Can't recall offhand but it still works, plays well and it just needs to play DVDs and Blu-ray discs. After that, firmware upgrades aren't a big deal really.
The inability for Sony BDP-360 model to play certain new release blu-ray discs - due to Sony's ambivalence/refusal to keep updating firmware for models more than a few years old - goes back as far as at least 2015, as documented in this thread: XTC - Oranges & Lemons Blu-ray - clarification That experience, which on the other hand directly prompted me to purchase my first Oppo player, has soured me on purchasing any Sony products again in the future. (Combined with earlier experiences such as the worst-sounding stereo receiver I've ever owned, back in the early '90s, was a Sony. It sounded so brittle and thin and ugly. Within six months of regretting swapping my Yamaha receiver for it, thinking it was going to be an upgrade since it was so much more expensive, I had gotten rid of the Sony receiver and purchased a Denon that took me back to relative warmth and coziness of sound.)
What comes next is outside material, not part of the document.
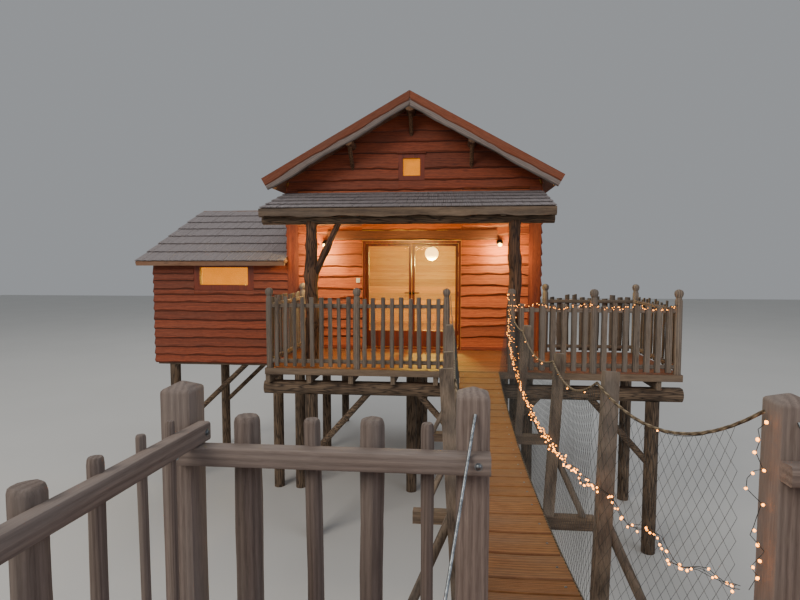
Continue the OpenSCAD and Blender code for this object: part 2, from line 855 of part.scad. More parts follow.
module porch_posts() {
    fork_foot = [20 - fork_post_x, porch_beam_y, floor_z + porch_beam_z - fork_rise];
    fork_head = fork_foot + [fork_reach, 0, fork_rise];
    seat = porch_beam_z - porch_beam_d / 4;
    color(timber)
        difference() {
            union() {
                translate([-fork_post_x, porch_beam_y, floor_z])
                    cylinder(d1 = fork_post_d, d2 = fork_post_d - 34, h = seat);
                pole(fork_foot, fork_head, fork_d);
                translate([log_post_x, porch_beam_y, floor_z]) cylinder(d = log_post_d, h = seat);
            }
            porch_log();
        }
}

module deck_boards() {
    pitch = deck_board_w + deck_board_gap;
    n = floor((deck_out - edge_t) / pitch);
    color(stain)
        for (i = [0:n - 1])
            box([deck_left, deck_right],
                span(deck_front + edge_t + 2 + i * pitch, deck_board_w), [-board_t, 0]);
}

module deck_edge() {
    color(weathered) box([deck_left, deck_right], [deck_front, deck_front + edge_t], [-edge_h, 0]);
}

// Round post with a ball on top
module ball_post(x, y) {
    translate([x, y, floor_z]) {
        cylinder(d = rail_post_d, h = rail_post_h - ball_d / 2);
        translate([0, 0, rail_post_h - ball_d / 2]) sphere(d = ball_d);
    }
}

// Two rails and a row of round pickets along X, from x0 to x1
module picket_bay(x0, x1) {
    n = floor((x1 - x0) / picket_step);
    first = (x0 + x1) / 2 - (n - 1) / 2 * picket_step;
    for (z = [low_rail_z, top_rail_z])
        translate([x0, -rail_t / 2, floor_z + z - rail_h / 2]) cube([x1 - x0, rail_t, rail_h]);
    for (i = [0:n - 1])
        translate([first + i * picket_step, -rail_t / 2 - picket_d / 2 + 12, floor_z + 30])
            cylinder(d = picket_d, h = picket_top - 30, $fn = 24);
}

// Two rails and a row of flat boards along X, from x0 to x1
module slat_bay(x0, x1) {
    n = floor((x1 - x0) / slat_step);
    first = (x0 + x1) / 2 - (n - 1) / 2 * slat_step;
    for (z = [low_rail_z, top_rail_z - 40])
        translate([x0, -rail_t / 2, floor_z + z - rail_h / 2]) cube([x1 - x0, rail_t, rail_h]);
    for (i = [0:n - 1])
        translate([first + i * slat_step - slat_w / 2, -rail_t / 2 - slat_t, floor_z + 30])
            cube([slat_w, slat_t, slat_top - 30]);
}

module porch_railing() {
    color(weathered) {
        for (x = [rail_x, porch_rail_mid, gate_left]) ball_post(x, rail_y);
        translate([0, rail_y, 0]) {
            picket_bay(rail_x, porch_rail_mid);
            picket_bay(porch_rail_mid, gate_left);
        }
        ball_post(rail_x, back_rail_y);
        translate([rail_x, 0, 0]) rotate([0, 0, -90])
            picket_bay(-back_rail_y, -rail_y - rail_post_d / 2 - 5);
    }
}

module side_railing() {
    color(weathered) {
        for (x = [gate_right, side_rail_mid, side_x1]) ball_post(x, rail_y);
        translate([0, rail_y, 0]) {
            slat_bay(gate_right, side_rail_mid);
            slat_bay(side_rail_mid, side_x1);
        }
        ball_post(side_x1, back_rail_y);
        translate([side_x1, 0, 0]) rotate([0, 0, 90])
            slat_bay(rail_y + rail_post_d / 2 + 5, back_rail_y);
        ball_post(side_x + 90, back_rail_y);
        translate([0, back_rail_y, 0]) mirror([0, 1, 0])
            slat_bay(side_x + 90, side_x1 - rail_post_d / 2 - 5);
    }
}

module annex_front() {
    y0 = annex_front_y;
    y1 = annex_front_y + annex_wall_t;
    color(stain)
        difference() {
            along_x(annex_left, -side_x) polygon([
                [y0, floor_z], [y1, floor_z], [y1, annex_wall_top(y1)], [y0, annex_wall_top(y0)]]);
            box(around(annex_win_x, annex_win_w), [y0 - eps, y1 + eps], span(annex_win_z, annex_win_h));
        }
}

module annex_left_wall() {
    y0 = annex_front_y + annex_wall_t;
    y1 = annex_back_y - annex_wall_t;
    color(stain)
        along_x(annex_left, annex_left + annex_wall_t) polygon([
            [y0, floor_z], [y1, floor_z], [y1, annex_wall_top(y1)], [y0, annex_wall_top(y0)]]);
}

module annex_back() {
    y0 = annex_back_y - annex_wall_t;
    y1 = annex_back_y;
    color(stain)
        along_x(annex_left, -side_x) polygon([
            [y0, floor_z], [y1, floor_z], [y1, annex_wall_top(y1)], [y0, annex_wall_top(y0)]]);
}

module annex_floor() {
    color(timber) box([annex_left, -side_x], [annex_front_y, annex_back_y], [-board_t, 0]);
}

module annex_beams() {
    color(timber)
        for (y = annex_beam_y)
            box([annex_left + 30, -side_x], span(y, annex_beam_w), [-board_t - annex_beam_h, -board_t]);
}

module annex_roof() {
    y0 = annex_edge;
    y1 = annex_back_y + annex_out;
    color(shake)
        along_x(annex_left - annex_out, -side_x) polygon([
            [y0, floor_z + annex_under(y0)], [y0, floor_z + annex_under(y0) + annex_roof_v],
            [y1, floor_z + annex_under(y1) + annex_roof_v], [y1, floor_z + annex_under(y1)]]);
}

// Places something on the bridge's curve at an angle from its lowest point
module on_bridge(a) {
    translate([bridge_x, bridge_mid, bridge_c]) rotate([a, 0, 0]) translate([0, 0, -bridge_r]) children();
}

module bridge_planks() {
    step = 2 * bridge_a / plank_n;
    color("#b5763c")
        for (i = [0:plank_n - 1])
            on_bridge((i + 0.5) * step - bridge_a)
                translate([-plank_len / 2, -plank_w / 2, -plank_t]) cube([plank_len, plank_w, plank_t]);
}

module bridge_cables() {
    z = -plank_t - cable_gap - cable_d / 2;
    color(steel)
        for (s = [-1, 1])
            tube([for (i = [0:plank_n]) above(s * cable_x, deck_front - cable_end
                    - i * (bridge_len - 2 * cable_end) / plank_n, z)], cable_d, 8);
}

module bridge_beams() {
    color(weathered)
        for (y = frame_y)
            on_bridge(bridge_angle(y))
                translate([-cross_len / 2, -cross_h / 2, -beam_drop - cross_h])
                    cube([cross_len, cross_h, cross_h]);
}

module bridge_uprights() {
    top = -beam_drop;
    color(weathered)
        for (y = frame_y, s = [-1, 1])
            on_bridge(bridge_angle(y))
                difference() {
                    union() {
                        bar([s * upright_foot, 0, top - upright_sink], [s * hand_x, 0, hand_h], upright_d);
                        pole([s * (cross_len / 2 - 60), 0, top - 60],
                            [s * (upright_foot + hand_x) / 2, 0, bridge_brace_h], bridge_brace_d);
                    }
                    translate([-cross_len, -cross_h, top - 2 * cross_h])
                        cube([2 * cross_len, 2 * cross_h, 2 * cross_h]);
                }
}

// Tube with flat sides through a list of points that run forward, mostly along Y
module tube(points, d, sides) {
    n = len(points);
    rings = [for (p = points, k = [0:sides - 1])
        p + d / 2 * [cos(k * 360 / sides), 0, sin(k * 360 / sides)]];
    skin = [for (i = [0:n - 2], k = [0:sides - 1])
        let (a = i * sides + k, b = i * sides + (k + 1) % sides) [a, b, b + sides, a + sides]];
    first = [[for (k = [sides - 1:-1:0]) k]];
    last = [[for (k = [0:sides - 1]) (n - 1) * sides + k]];
    polyhedron(rings, faces = concat(skin, first, last));
}

// Points of a rope that sags a little between the supports in a list
function draped(ends, sag, n) = concat(
    [for (i = [0:len(ends) - 2], k = [0:n - 1])
        let (t = k / n) ends[i] * (1 - t) + ends[i + 1] * t - [0, 0, 4 * sag * t * (1 - t)]],
    [ends[len(ends) - 1]]);

// Point above the planks at a place y, x from the bridge's middle and z above the planks
function above(x, y, z) =
    [bridge_x + x, bridge_mid + (bridge_r - z) * sin(bridge_angle(y)),
        bridge_c - (bridge_r - z) * cos(bridge_angle(y))];

// Upper rope on each side from railing post to landing post over the uprights, then down to a
// tie on the landing, and lower rope along the planks' ends
module hand_ropes() {
    foot_z = -beam_drop - upright_sink;
    share = (hand_h - rope_down - foot_z) / (hand_h - foot_z);
    inner = upright_foot + share * (hand_x - upright_foot) - upright_d / 2 - rope_d / 2 - 3;
    edge = plank_len / 2 + edge_rope_out;
    color("#8a8070")
        for (s = [-1, 1]) {
            far_end = [bridge_x + s * (gate_half - rail_post_d / 2 - rope_d / 2 - 2), rail_y,
                floor_z + rail_post_h - 110];
            near_end = s < 0
                ? [landing_post_x[1], landing_front + 5, floor_z + rope_end_h]
                : [landing_post_x[2] - post_half - rope_d / 2 - 2, landing_post_y[0],
                    floor_z + rope_end_h + rope_end_rise];
            over_planks = [for (y = frame_y)
                above(s * inner - (s > 0 && y == frame_y[2] ? 20 : 0), y, hand_h - rope_down)];
            tube(draped(concat([far_end], over_planks, [near_end]), rope_sag, 6), rope_d, 8);
            tube([for (i = [0:15])
                above(s * edge, deck_front - cable_end - i * (bridge_len - 2 * cable_end) / 15,
                    -plank_t / 2)],
                rope_d, 8);
            stay_x = s < 0 ? landing_post_x[1] : landing_post_x[2];
            tube([[stay_x, landing_front - landing_post_w - 1, floor_z + stay_h],
                [stay_x + s * stay_out, landing_front - landing_post_w - stay_run,
                    floor_z + rope_d]], rope_d, 8);
        }
}

module landing_boards() {
    pitch = deck_board_w + deck_board_gap;
    n = floor(landing_d / pitch);
    color(stain)
        for (i = [0:n - 1])
            let (y0 = landing_back + i * (landing_d - deck_board_w) / (n - 1), y1 = y0 + deck_board_w)
                translate([0, 0, floor_z - board_t]) linear_extrude(board_t) polygon([
                    [landing_left - widening(y0), y0], [landing_right + widening(y0), y0],
                    [landing_right + widening(y1), y1], [landing_left - widening(y1), y1]]);
}

// Square post with a low hipped head
module landing_post(x, y) {
    w = landing_post_w;
    head = 50;
    translate([x, y, floor_z]) {
        translate([-w / 2, -w / 2, 0]) cube([w, w, landing_post_h - head]);
        translate([0, 0, landing_post_h - head])
            rotate([0, 0, 45]) cylinder(d1 = w * sqrt(2), d2 = 12, h = head, $fn = 4);
    }
}

module landing_posts() {
    color(weathered) {
        for (x = landing_post_x) landing_post(x, landing_post_y[0]);
        for (y = [landing_post_y[1], landing_post_y[2]]) {
            landing_post(landing_left + post_inset(y), y);
            landing_post(landing_right - post_inset(y), y);
        }
    }
}

// Stakes along X from x0 to x1 on the outer side of a rail of width w, up to a height top
module stakes(x0, x1, shares, widths, w, top) {
    for (i = [0:len(shares) - 1])
        translate([x0 + shares[i] * (x1 - x0), w / 2 + widths[i] / 2 - 12, floor_z + 20]) {
            cylinder(d = widths[i], h = top - 20 - widths[i] / 2);
            translate([0, 0, top - 20 - widths[i] / 2]) sphere(d = widths[i]);
        }
}

// Top and bottom rail along X from x0 to x1 of width w, with a rise over the front rails
module rail_pair(x0, x1, w, rise) {
    for (z = [landing_low_z, landing_rail_z])
        translate([x0, -w / 2, floor_z + z - landing_rail / 2 + rise])
            cube([x1 - x0, w, landing_rail]);
}

// The front rails run along the posts' near faces; the side rails pass over them
module landing_fences() {
    px = landing_post_x;
    py = landing_post_y;
    front_y = py[0] - post_half - landing_rail / 2;
    slanted = landing_d / cos(landing_splay);
    side_in = landing_post_w + side_rail_gap + side_rail_w / 2;
    side_start = landing_post_w - rail_past;
    mid_post = mid_post_back / cos(landing_splay);
    front_shares = [0.135, 0.42, 0.655, 0.885];
    front_widths = [108, 65, 96, 50];
    side_shares = [0.131, 0.287, 0.485, 0.691, 0.88];
    side_widths = [34, 34, 52, 100, 60];
    color("#857873") {
        translate([0, front_y, 0]) {
            rail_pair(px[0], px[1] + post_half, landing_rail, 0);
            rail_pair(px[2] - post_half, px[3], landing_rail, 0);
            stakes(px[0] + 2 * post_half + 5, px[1] - post_half, front_shares, front_widths, landing_rail,
                stake_top);
            stakes(px[2] + post_half, px[3] - 2 * post_half - 5, front_shares, front_widths, landing_rail,
                stake_top);
        }
        for (s = [-1, 1])
            translate([s < 0 ? landing_left : landing_right, landing_front, 0])
                mirror([s < 0 ? 0 : 1, 0, 0]) rotate([0, 0, -90 - landing_splay]) translate([0, side_in, 0]) {
                    rail_pair(side_start, slanted, side_rail_w, landing_rail + 1);
                    mirror([0, 1, 0]) {
                        stakes(landing_post_w, mid_post - post_half, side_shares, side_widths, side_rail_w,
                            side_stake_top);
                        stakes(mid_post + post_half, slanted - landing_post_w, side_shares, side_widths,
                            side_rail_w, side_stake_top);
                    }
                }
    }
}

stilts();
stilt_braces();
log_beams();
floor_joists();
cabin_floor();
front_wall_left();
front_wall_right();
wall_over_door();
front_gable();
left_wall();
right_wall();
back_wall();
roof_left();
roof_right();
roof_logs();
gable_braces();
barge_boards();
corner_boards();
door_frame();
door_left();
door_left_glass();
door_right();
door_right_glass();
window_frames();
window_glass();
wall_lights();
pendant_lamp();
porch_roof();
porch_rafters();
porch_fascia();
porch_posts();
deck_boards();
deck_edge();
porch_railing();
side_railing();
annex_front();
annex_left_wall();
annex_back();
annex_floor();
annex_beams();
annex_roof();
bridge_planks();
bridge_cables();
bridge_beams();
bridge_uprights();
hand_ropes();
landing_boards();
landing_posts();
landing_fences();
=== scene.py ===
# Tree house on log stilts with a rope bridge: looks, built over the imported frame
import bmesh
import bpy
import json
import math
import random
from mathutils import Matrix, Vector, noise

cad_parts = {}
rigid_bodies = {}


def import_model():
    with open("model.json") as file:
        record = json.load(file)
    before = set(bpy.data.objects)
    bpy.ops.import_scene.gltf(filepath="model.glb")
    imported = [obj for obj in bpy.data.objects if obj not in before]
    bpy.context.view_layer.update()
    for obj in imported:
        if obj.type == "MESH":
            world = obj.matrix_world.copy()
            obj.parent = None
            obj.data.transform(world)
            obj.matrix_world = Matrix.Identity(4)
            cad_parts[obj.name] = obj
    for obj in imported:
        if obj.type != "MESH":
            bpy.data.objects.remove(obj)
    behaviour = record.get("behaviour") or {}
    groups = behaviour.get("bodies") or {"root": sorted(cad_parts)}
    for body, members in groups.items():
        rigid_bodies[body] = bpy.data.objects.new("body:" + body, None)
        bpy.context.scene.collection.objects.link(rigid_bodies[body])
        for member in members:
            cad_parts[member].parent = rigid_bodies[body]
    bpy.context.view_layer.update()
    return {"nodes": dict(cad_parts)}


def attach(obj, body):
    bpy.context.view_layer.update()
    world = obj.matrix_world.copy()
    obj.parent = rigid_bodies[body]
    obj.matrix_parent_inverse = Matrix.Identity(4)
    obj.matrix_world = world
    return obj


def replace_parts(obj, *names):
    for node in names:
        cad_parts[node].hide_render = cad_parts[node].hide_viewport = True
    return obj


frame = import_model()
nodes = frame["nodes"]
deck = 2.8  # height of every floor, as in the frame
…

Ugly or not, the 1100 is the cheapest universal player with analog outs in the marketplace. Who knows, it might be the last at this rate. They’ll probably be refurbs on eBay for less than half the price sooner or later if the 1000es is any guide. It uses the same Mediatek chip that Pioneer uses in the LX-500 and OPPO used in their 4k players so video quality should be the same. If the DAC has been upgraded from the 1000es, I couldn’t find anything. In fact, it looks like the exact same player as the 1000es with Dolby Vision added (in the stupidest way possible). A review from our friends over in the UK. ETA in Europe is July. Sony UBP-X1100ES 4K Blu-ray Player Review BTW, if anyone is thinking about the Panny UB820 as a CD player- don’t. I bought and returned an open box from Best Buy. If you need the tone mapping, HDR Optimiser or have a projector, it’s great. Otherwise, it’s an overpriced POS with painfully horrible AQ from the analogs. I’m saying this as a decades long Panny fan. Stay far away.
FWIW: I think that buying one of today's universal players with analog outs is just a bad plan with the quality of the players being made today. You'd be far better off getting a unit with only HDMI outputs and using it with an HDMI de-embedder to feed a genuinely good DAC.
We are aware of that already, aren't we? The only reason that I can see of having RCA outs is if you intend to play SACD's and have an exceptional DAC inside of the unit. Most audio people who are concerned with this are concerned only with 2-channel stereo and not multi-channel audio and those individuals buy dedicated high end CD players. I personally would opt to invest my money in an external DAC, rather than pay double for a Oppo "5" unit, with the better DAC than the "3" units. I use the HDMI out for my processor to decode into multi-channel. I never use my 203's analog outs, preferring to use the Oppo as a transport to my main system DAC for stereo.
I agree with the first sentence, but not the second. I believe that the majority of the people who are SACD enthusiasts are into two-channel "high-res" playback, rather multichannel playback. And my comments were targeted at the high-res stereo crowd, not the multichannel crowd. FWIW: I have been using a DVD player for several years now as a transport for high-res media playback through my DAC. This used to be nearly impossible to do, but not today. With the right HDMI de-embedder board it is possible to send not only high-res PCM, but genuine DSD as well to any DSD capable DAC which features an I2S input.